When traffic count increases and money permits and real estate allows, additional runways are constructed (often aligned the same).

For example, KPHX (Phoenix, AZ, USA), started with runways 8L and 8R. Years later, as traffic increased, a third runway was constructed. Now there are Runways 8/26 (single runway) and 25/7 R/L. All are aligned the same (about 076 degrees magnetic).

Also, KDFW (Dallas/Fort Worth, TX, USA). They have 7/14 runways. Lots of large/higher performance aircraft using the 2 sets of parallel runways 17/35 L/R and 18/36 L/R, all aligned the same magnetic direction; 2 converging/diverging runways 13/31 typically used by lower performing aircraft.

The parallel runways allow, under specific criteria, certain types of simultaneous operations resulting in accommodation of high traffic demand.
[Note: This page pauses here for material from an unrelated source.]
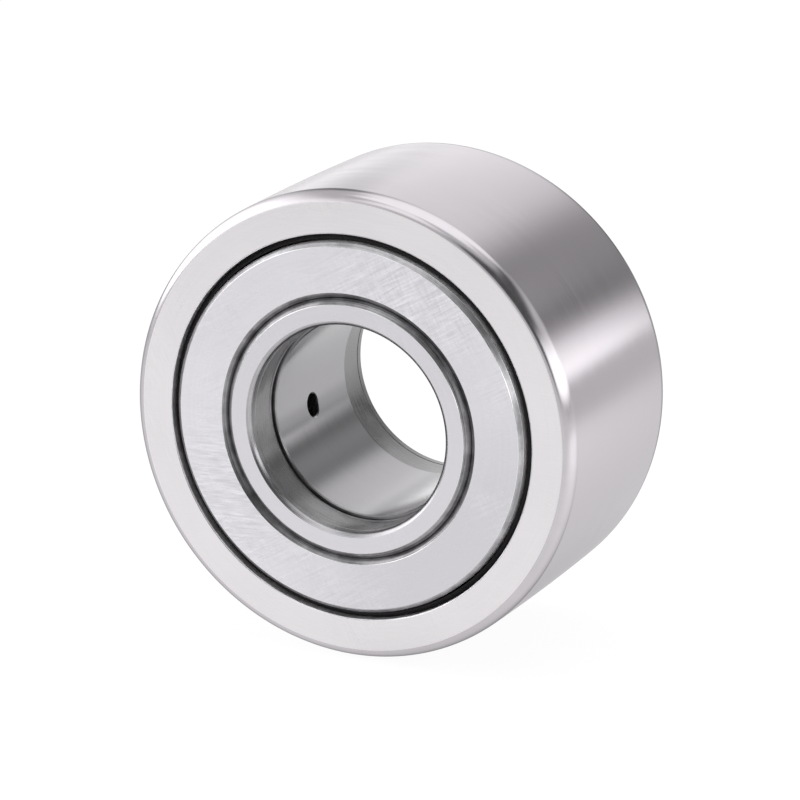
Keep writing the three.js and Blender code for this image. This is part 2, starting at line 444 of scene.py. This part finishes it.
def needle_cage():
    """A thin ring with a window for each needle, made of bars between two end rings."""
    outer_radius, _, half_width = millimetres("needle_cage")
    pitch = 2 * math.pi / len(NEEDLES)
    window = 2 * WINDOW_HALF_ANGLE
    bar = pitch - window
    half_window = WINDOW_LENGTH / 2
    turns = []
    for n in range(len(NEEDLES)):
        turns += [n * pitch - WINDOW_HALF_ANGLE + window * k / CAGE_STEPS for k in range(CAGE_STEPS)]
        turns += [n * pitch + WINDOW_HALF_ANGLE + bar * k / CAGE_STEPS for k in range(CAGE_STEPS)]
    levels = [-half_width, -half_window, half_window, half_width]
    bands = len(levels) - 1
    bm = bmesh.new()
    grid = {}
    for i, a in enumerate(turns):
        for j, y in enumerate(levels):
            for k, radius in enumerate((CAGE_INNER_RADIUS, outer_radius)):
                grid[i, j, k] = bm.verts.new((radius * math.sin(a) * MM, y * MM, radius * math.cos(a) * MM))

    def solid(i, j):
        in_window = (i % len(turns)) % (2 * CAGE_STEPS) < CAGE_STEPS
        return 0 <= j < bands and not (j == 1 and in_window)

    for i in range(len(turns)):
        after = (i + 1) % len(turns)
        for j in range(bands):
            if not solid(i, j):
                continue
            up = j + 1
            walls = [((i, j, k), (after, j, k), (after, up, k), (i, up, k)) for k in (0, 1)]
            if not solid(i, j - 1):
                walls.append(((i, j, 0), (after, j, 0), (after, j, 1), (i, j, 1)))
            if not solid(i, up):
                walls.append(((i, up, 0), (after, up, 0), (after, up, 1), (i, up, 1)))
            if not solid(i - 1, j):
                walls.append(((i, j, 0), (i, up, 0), (i, up, 1), (i, j, 1)))
            if not solid(i + 1, j):
                walls.append(((after, j, 0), (after, up, 0), (after, up, 1), (after, j, 1)))
            for wall in walls:
                bm.faces.new([grid[corner] for corner in wall])
    bmesh.ops.recalc_face_normals(bm, faces=bm.faces)
    edges = [edge for edge in bm.edges if edge.calc_face_angle(0) > BEVEL_ANGLE]
    bmesh.ops.bevel(bm, geom=edges, offset=CAGE_EDGE * MM, segments=2, profile=0.5, affect="EDGES")
    new_piece("needle_cage_fine", bm, ["cage_steel"], "cage", "needle_cage")


def needles():
    for node in NEEDLES:
        low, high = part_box(node)
        centre = ((low[0] + high[0]) / 2 / MM, (low[2] + high[2]) / 2 / MM)
        radius = (high[0] - low[0]) / 2 / MM
        half_length = high[1] / MM
        end = NEEDLE_END_RADIUS
        rim = arc(radius - end, half_length - end, end, end, 0, 90, "needle_steel")
        section = mirrored(rim + [(0, half_length, "needle_steel")])
        bm, finishes = revolve(section, NEEDLE_SEGMENTS, centre)
        new_piece(node + "_fine", bm, finishes, node + "_body", node)


# ---------------------------------------------------------------- node graphs


class Graph:
    """A short way to write a graph of nodes. Most methods return the socket that the next one reads."""

    def __init__(self, tree):
        self.tree = tree

    def node(self, kind, settings=(), **inputs):
        """A node of any kind. An input goes by its name, or by its place as i0, i1 and so on."""
        made = self.tree.nodes.new("ShaderNode" + kind)
        for key, value in dict(settings).items():
            setattr(made, key, value)
        for key, value in inputs.items():
            by_place = key[0] == "i" and key[1:].isdigit()
            socket = made.inputs[int(key[1:]) if by_place else key.replace("_", " ")]
            if isinstance(value, bpy.types.NodeSocket):
                self.tree.links.new(value, socket)
            else:
                socket.default_value = value
        return made

    def math(self, operation, a, b=0.0):
        return self.node("Math", {"operation": operation}, i0=a, i1=b).outputs[0]

    def plus(self, a, b):
        return self.math("ADD", a, b)

    def minus(self, a, b):
        return self.math("SUBTRACT", a, b)

    def times(self, a, b):
        return self.math("MULTIPLY", a, b)

    def length(self, a, b):
        return self.math("SQRT", self.plus(self.times(a, a), self.times(b, b)))

    def smooth(self, value, low, high, to_low=0.0, to_high=1.0):
        """Goes smoothly from to_low to to_high while the value goes from low to high."""
        made = self.node("MapRange", {"interpolation_type": "SMOOTHSTEP"}, Value=value,
                         From_Min=low, From_Max=high, To_Min=to_low, To_Max=to_high)
        return made.outputs[0]

    def spread(self, noise, low, high):
        """Spreads a noise, which lies about 0.5, over the range from low to high."""
        return self.smooth(noise, 0.3, 0.7, low, high)

    def mix(self, factor, a, b):
        return self.node("Mix", {"data_type": "FLOAT"}, i0=factor, i2=a, i3=b).outputs[0]

    def combine(self, x, y, z):
        return self.node("CombineXYZ", i0=x, i1=y, i2=z).outputs[0]

    def scaled(self, *pairs):
        """A vector of three values, each times its own factor."""
        return self.combine(*[self.times(value, factor) for value, factor in pairs])

    def noise(self, vector, scale, detail=2.0, roughness=0.5):
        made = self.node("TexNoise", Vector=vector, Scale=scale, Detail=detail, Roughness=roughness)
        return made.outputs[0]

    def cloud(self, x, z, scale, layer):
        """Broad soft noise over a face. layer picks one of many such patterns."""
        return self.noise(self.combine(x, layer, z), scale)

    def spot(self, across, up, centre, half_size, softness):
        """1 inside a soft-edged ellipse of a plane, 0 outside it."""
        a = self.math("DIVIDE", self.minus(across, centre[0]), half_size[0])
        b = self.math("DIVIDE", self.minus(up, centre[1]), half_size[1])
        return self.smooth(self.length(a, b), 1 - softness, 1 + softness, 1.0, 0.0)

    def brushed(self, x, z, angle, length, width):
        """Short straight brush marks at one angle, as a height or a shade about 0.5."""
        c, s = math.cos(math.radians(angle)), math.sin(math.radians(angle))
        along = self.plus(self.times(x, c / length), self.times(z, s / length))
        across = self.minus(self.times(z, c / width), self.times(x, s / width))
        layer = angle * 0.37  # each angle gets marks of its own
        return self.noise(self.combine(along, across, layer), scale=1.0, roughness=0.6)

    def object_millimetres(self):
        """The place on the piece as made, in millimetres: a vector, its x, y and z, and the radius."""
        coordinates = self.node("TexCoord").outputs["Object"]
        place = self.node("VectorMath", {"operation": "SCALE"}, Vector=coordinates, Scale=1 / MM).outputs[0]
        x, y, z = self.node("SeparateXYZ", Vector=place).outputs
        return place, x, y, z, self.length(x, z)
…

The converging/diverging smaller runways allow simultaneous operation of lower performance aircraft whose course diverges immediately from the larger higher performing aircraft upon takeoff (allowing essentially simultaneous operations with the parallel runways). Note, if the initial route of the departing aircraft would be better served (from an ATC/expedited flow perspective), some higher performance aircraft will use the converging/diverging runways.

Historical wind conditions in the area, amount of traffic, real estate available and access to funding, all play a part in the construction of runways.

Each runway is considered two runways, e.g., runway 8/26 are the same concrete.